The surge in demand for energy-hungry artificial intelligence data centers has also driven demand for CNX stock. Aiming to establish itself as the power plant for the AI revolution, the natural gas leader has adopted a “mine-to-megawatt” strategy. That includes initiatives to power on-site AI data centers using CNX’s Remediated Mine Gas and waste methane.
On Jan. 29, the company reported fourth-quarter sales growth of 347% to $610.5 million. Wall Street forecasts triple-digit revenue gains for each of the next two quarters as well.
In terms of bottom-line numbers, earnings rose 18% to 67 cents per share in the fourth quarter. In 2026, analysts expect just a 4% rise in earnings to $2.61 a share, but see a 54% spike to $4.01 a share in 2027.
With Wall Street perhaps looking ahead to what might be on the horizon, CNX has flashed clear signs of demand.
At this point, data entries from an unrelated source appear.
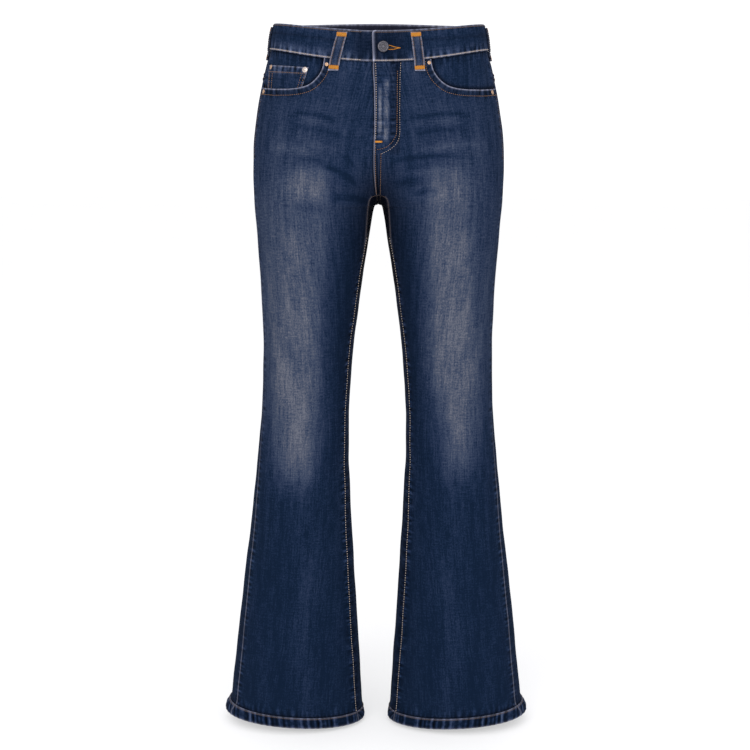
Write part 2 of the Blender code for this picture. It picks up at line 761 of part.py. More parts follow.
def build():
    for item in list(bpy.data.objects):
        bpy.data.objects.remove(item, do_unlink=True)
    denim = paint("denim_indigo", (0.030, 0.050, 0.115), 0.0, 0.9)
    dark = paint("denim_dark", (0.018, 0.032, 0.080), 0.0, 0.9)
    strip = paint("denim_band", (0.024, 0.040, 0.095), 0.0, 0.9)
    tape = paint("zip_tape", (0.05, 0.06, 0.09), 0.0, 0.8)
    copper = paint("rivet_copper", (0.55, 0.30, 0.16), 1.0, 0.4)
    pewter = paint("button_pewter", (0.35, 0.34, 0.34), 1.0, 0.4)
    for side, word in ((-1, "right"), (1, "left")):
        front_panel("front_" + word, side, denim)
        back_panel("back_" + word, side, denim)
        yoke("yoke_" + word, side, denim)
        depth = CLOTH + LAYER_GAP
        if side < 0:
            depth = depth + COIN_THICK + LAYER_GAP
        pocket_facing("pocket_facing_" + word, side, depth, dark)
        back_pocket("back_pocket_" + word, side, denim)
        hem("hem_" + word, side, strip)
    coin_pocket("coin_pocket", -1, dark)
    waistband("waistband", strip)
    fly_layer("fly_facing", -0.0040, 0.0350, -0.160, 0.0019, 0.0009, 0.030, dark)
    fly_layer("zip", -0.0120, 0.0170, -0.150, 0.0033, 0.0011, 0.004, tape)
    fly_layer("fly_shield", -0.0200, 0.0370, -0.164, 0.0049, 0.0010, 0.024, dark)
    for row in FRONT_LOOPS:
        front_loop(row, strip)
    round_loop("belt_loop_side_right", 1.035, -1, 0.0, strip)
    round_loop("belt_loop_side_left", 1.035, 1, 0.0, strip)
    round_loop("belt_loop_back", 2.0, 1, 0.0, strip)
    for row in RIVETS:
        rivet(row, copper)
    button(pewter)


build()
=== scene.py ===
import math

import bpy
import numpy as np
from mathutils import Matrix


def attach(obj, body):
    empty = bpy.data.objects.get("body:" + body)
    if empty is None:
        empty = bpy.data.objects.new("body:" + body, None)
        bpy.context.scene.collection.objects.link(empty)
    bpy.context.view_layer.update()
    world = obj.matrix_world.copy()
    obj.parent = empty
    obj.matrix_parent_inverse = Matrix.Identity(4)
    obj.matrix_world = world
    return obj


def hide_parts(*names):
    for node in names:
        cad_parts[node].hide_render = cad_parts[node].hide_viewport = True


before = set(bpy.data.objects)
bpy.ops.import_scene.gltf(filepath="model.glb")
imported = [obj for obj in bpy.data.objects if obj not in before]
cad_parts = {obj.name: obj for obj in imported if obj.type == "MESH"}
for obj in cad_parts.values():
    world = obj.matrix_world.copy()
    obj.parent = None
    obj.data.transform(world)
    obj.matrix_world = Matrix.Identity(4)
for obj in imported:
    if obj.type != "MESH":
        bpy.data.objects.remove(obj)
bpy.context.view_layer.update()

studio = {
    "cameraAt": (-0.0038, -2.2, -0.10),
    "pitchDown": 10.02,
    "roll": 0.24,
    "lens": 72.0,
    "floorHeight": -1.0275,
    "floorHalf": 14.0,
    "skyLight": 1.125,
    "keyWatts": 66.0,
    "fillWatts": 26.0,
}


def blenderLook():
    scene = bpy.context.scene
    scene.view_settings.view_transform = "Standard"
    scene.view_settings.look = "None"
    world = bpy.data.worlds.new("whiteRoom")
    world.use_nodes = True
    world.node_tree.nodes["Background"].inputs[0].default_value = (1.0, 1.0, 1.0, 1.0)
    world.node_tree.nodes["Background"].inputs[1].default_value = studio["skyLight"]
    scene.world = world


def softLight(name, at, towards, size, watts):
    lamp = bpy.data.lights.new(name, "AREA")
    lamp.shape = "RECTANGLE"
    lamp.size, lamp.size_y = size
    lamp.energy = watts
    item = bpy.data.objects.new(name, lamp)
    bpy.context.scene.collection.objects.link(item)
    aim = np.array(towards, float) - np.array(at, float)
    item.location = at
    item.rotation_euler = (math.atan2(math.hypot(aim[0], aim[1]), -aim[2]), 0.0, math.atan2(-aim[0], aim[1]))


def photoCamera():
    lens = bpy.data.cameras.new("photoCamera")
    lens.lens = studio["lens"]
    lens.sensor_width = 36.0
    lens.clip_end = 60.0
    camera = bpy.data.objects.new("photoCamera", lens)
    turn = (Matrix.Rotation(math.radians(90.0 - studio["pitchDown"]), 4, "X")
            @ Matrix.Rotation(math.radians(studio["roll"]), 4, "Z"))
    camera.matrix_world = Matrix.Translation(studio["cameraAt"]) @ turn
    bpy.context.scene.collection.objects.link(camera)
    bpy.context.scene.camera = camera


blenderLook()
photoCamera()
softLight("keyLight", (-0.9, -2.9, 1.1), (0.0, 0.0, -0.5), (2.6, 2.2), studio["keyWatts"])
softLight("fillLight", (1.5, -2.6, 0.2), (0.0, 0.0, -0.6), (1.8, 2.4), studio["fillWatts"])
print("stage: camera and light")

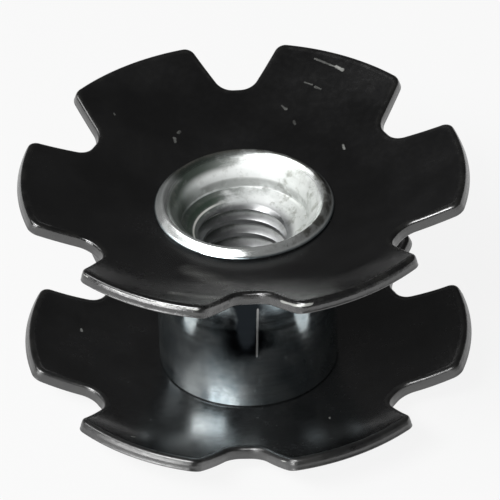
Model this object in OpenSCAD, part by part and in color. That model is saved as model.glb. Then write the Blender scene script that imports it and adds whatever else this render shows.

The stock currently sports a 1.6 up/down volume ratio and an Accumulation/Distribution Rating of A.
CNX Stock Shows Tight, Healthy Trading On Breakout Move
After hitting a new high in November of 2024, shares of CNX fell into a slump, in which the stock formed a long, 53-week cup pattern.
Once CNX stock found its footing, it began to form its latest cup with handle. That new base showed tighter, healthier trading than the prior pattern. Other positive technical indicators include how the 21-day exponential moving average rose above the 50-day line, and the relative strength line stands now right around a 52-week high.
Since clearing the 41.25 buy point on Feb. 27, CNX has held within the 41.25 to 43.31 ideal buy range. It closed the week in buy range, but the ran out of gas on Friday, taking a 2.6% loss. That volatility offers another reason for investors to proceed with caution.